His Take: "We knew no matter how the game turned out, it would be historic. It would be a game that people would talk about forever. Whatever we shot would be going in a time capsule so we wanted (the film) to be good. And it was."
Title: NFL Films cameraman
Years at NFL Films: 2
On the game: "It got exciting toward the end there. I didn't think it was going to be a (great) Super Bowl and ended up being really cool. Amazing! Let's do it again next year."
His Take: "I had always wanted to work for this company. I graduated film school in August 2006 and here it is February 2008 and I'm shooting the Super Bowl for NFL Films, not for FOX, for NFL Films, and I'm still shooting film. It looks amazing."
Role at Super Bowl XLII: Each NFL Films cameraman has a runner assigned to assist him on game day. The runner's most important job is loading the film mags, always having one ready so that when the cameraman needs to change, he can do it quickly without missing a play. The runner also serves as a second pair of eyes, alerting the cameraman if something is happening on another part of the field while the cameraman is following the play.
For Super Bowl XLII, the runners included: Barry Wolper, NFL Films chief financial officer (and die-hard New York Giants fan) and Dr. Phil Eskew, a physician from Indiana who met director of photography Hank McElwee years ago at a Colts game and volunteered to "help out." Since that meeting, Eskew had been running for Donnie Marx at Super Bowls.
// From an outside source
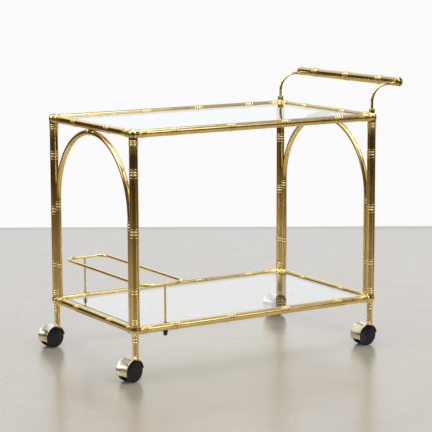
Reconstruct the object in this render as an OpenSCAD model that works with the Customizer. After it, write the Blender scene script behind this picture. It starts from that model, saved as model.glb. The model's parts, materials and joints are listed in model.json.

This year, Eskew was reunited with McElwee for Super Bowl XLII.
The true runner in the group is Michael Bennett (right), who is a running back with the Tampa Bay Buccaneers. Bennett, a seven-year NFL veteran, met cameraman Jim Barry during the filming of HBO's "Hard Knocks" series at the Kansas City training camp last summer. Bennett, who was traded to Tampa Bay during the season, expressed an interest in learning the film business so Barry brought him along as his runner at the Super Bowl.